The Midlife Alchemy— How the Second Half of Life Demands a New Self
There comes a moment — usually somewhere between the ages of thirty-five and fifty — when the life you have so carefully constructed begins to feel like a prison. The career that once gave you purpose now drains you. The relationships that once defined you now feel like roles in someone else's play. The ambitions that once propelled you forward now ring hollow, like echoes in an empty cathedral. This is not depression. This is not failure. This is the call of the Self — the deeper, truer center of your being — demanding that you finally turn inward and begin the second great labor of your existence. Carl Jung understood this passage more profoundly than any psychologist before or since, and he recognized it for exactly what it is: an alchemical process.
Jung observed that the first half of life is devoted to the construction of the ego. You build an identity, a persona, a place in the world. You answer the questions that society demands of you: What will you do? Who will you marry? What will you achieve? These are necessary tasks, and there is no shame in having pursued them. The ego is not the enemy — it is the vessel. But it is not the destination. The vessel was built to carry something, and in the first half of life, most people never ask what that something is. They mistake the container for the contents.
The Noon of Life and the Reversal of Values
Jung used a powerful metaphor to describe this transition. He compared human life to the arc of the sun. In the morning, the sun rises — it expands, gains altitude, illuminates the external world. This is youth: outward, ambitious, conquering. But at noon, the sun begins its descent. It does not stop shining — in fact, its light often becomes richer, warmer, more golden. But its direction reverses. It moves now toward the horizon, toward the inner world, toward depth rather than height. The tragedy, Jung noted, is that most people try to live the afternoon of life according to the program of the morning. They keep climbing when the soul demands they descend.

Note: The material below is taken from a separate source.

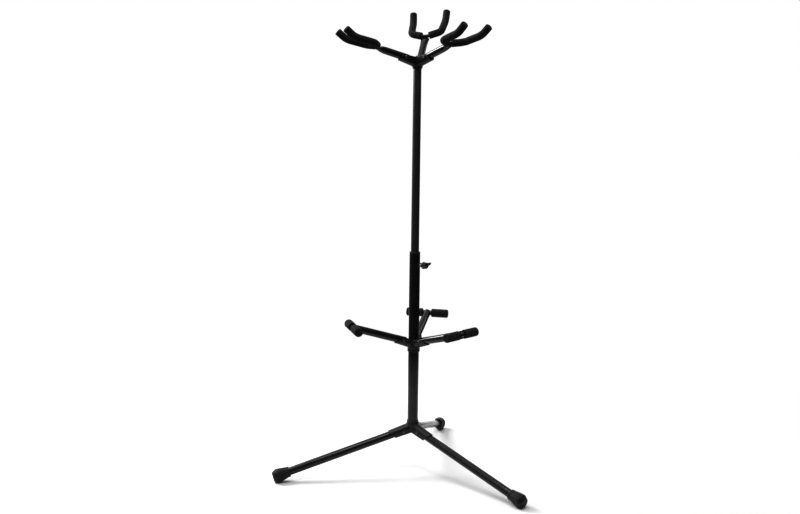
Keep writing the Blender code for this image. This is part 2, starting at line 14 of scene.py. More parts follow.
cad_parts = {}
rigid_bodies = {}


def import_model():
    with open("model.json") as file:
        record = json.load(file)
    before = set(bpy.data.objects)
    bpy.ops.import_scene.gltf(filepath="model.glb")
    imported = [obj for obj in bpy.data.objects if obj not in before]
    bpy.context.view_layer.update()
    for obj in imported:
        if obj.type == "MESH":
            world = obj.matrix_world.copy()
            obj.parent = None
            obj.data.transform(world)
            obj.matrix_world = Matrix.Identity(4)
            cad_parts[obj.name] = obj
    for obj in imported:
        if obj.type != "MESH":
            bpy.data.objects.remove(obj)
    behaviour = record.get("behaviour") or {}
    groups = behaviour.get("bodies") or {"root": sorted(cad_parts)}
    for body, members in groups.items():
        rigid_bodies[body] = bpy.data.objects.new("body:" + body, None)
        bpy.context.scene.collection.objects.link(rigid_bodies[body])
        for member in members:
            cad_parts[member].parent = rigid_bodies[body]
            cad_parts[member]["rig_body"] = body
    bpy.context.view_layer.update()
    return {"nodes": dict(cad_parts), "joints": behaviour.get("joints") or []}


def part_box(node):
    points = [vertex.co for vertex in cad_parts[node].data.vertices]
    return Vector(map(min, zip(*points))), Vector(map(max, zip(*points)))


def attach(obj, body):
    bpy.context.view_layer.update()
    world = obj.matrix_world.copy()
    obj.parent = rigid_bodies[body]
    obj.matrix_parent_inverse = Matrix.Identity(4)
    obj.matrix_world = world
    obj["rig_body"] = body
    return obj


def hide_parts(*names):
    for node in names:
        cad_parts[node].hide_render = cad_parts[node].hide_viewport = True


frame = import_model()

In alchemical terms, this midlife reversal corresponds to the transition from the Albedo — the whitening, the purification of the ego — to the Rubedo, the reddening, the integration of the total personality. But this transition cannot happen without first passing through a second encounter with the Nigredo, the blackening. The carefully constructed identity must be dissolved, at least partially, so that the deeper Self can emerge. This is why midlife so often feels like a death. Because it is one. The person you were — the achiever, the provider, the performer — must die so that the person you truly are can finally be born. This is the same pattern that underlies every personal collapse in the alchemical tradition.
"Thoroughly unprepared, we take the step into the afternoon of life. Worse still, we take this step with the false presupposition that our truths and our ideals will serve us as hitherto." — Carl Jung
Individuation: The Central Task of the Second Half
Jung called this process individuation — the progressive integration of unconscious contents into conscious awareness, resulting in the realization of the Self as the true center of the psyche. In the first half of life, the ego occupies this center by default, simply because nothing else has been developed enough to challenge it. But the Self — that vast, transpersonal core that contains both light and shadow, masculine and feminine, order and chaos — has been waiting in the depths all along. The midlife crisis is its announcement. The suffering is its invitation.
Individuation in the second half of life demands confrontations that the ego would rather avoid. You must face your shadow — all the qualities, desires, and truths about yourself that you suppressed in order to build your acceptable persona. Those who complete this work of shadow integration discover a vitality that defies their age. You must reckon with the anima or animus — the contrasexual element within your psyche that carries the unlived dimensions of your soul. You must withdraw the projections you have cast upon the world — the idealized lovers, the demonized enemies, the gods and monsters that were always reflections of your own inner landscape. This is not comfortable work. It is the most demanding labor a human being can undertake. And it is the only work that ultimately matters.
The alchemists encoded this entire process in their symbolism. The coniunctio — the sacred marriage of opposites — is not a wedding between two people. It is the union of the conscious and unconscious within a single psyche. The Philosopher's Stone is not a substance you hold in your hand. It is the integrated personality — the Self realized, embodied, and expressed in the world. The alchemists knew, as Jung rediscovered, that the real gold is not found in any external mine. It is forged in the crucible of your own transformation.
Embracing the Descent
The great error of modern culture is to treat the midlife transition as a problem to be solved — with a new car, a new partner, a new career, a new distraction. But the Hermetic and Jungian traditions understand it as a sacred passage, a threshold crossing that separates the merely successful from the truly wise. The descent is not a fall. It is a pilgrimage — an alchemical death of the false self that clears the way for authenticity. And the darkness you encounter there is not empty — it is pregnant with everything you have not yet become.
If you are in the midst of this passage, know that what feels like dissolution is actually the beginning of your most profound work. The emptiness is not the absence of meaning — it is the clearing of space for a meaning so deep that your old life could not have contained it. The second half of life does not ask you to achieve more. It asks you to become more. And the Self that awaits you on the other side of this transformation is not a diminished version of who you were — it is the fullness of who you have always been, finally allowed to emerge from behind the mask.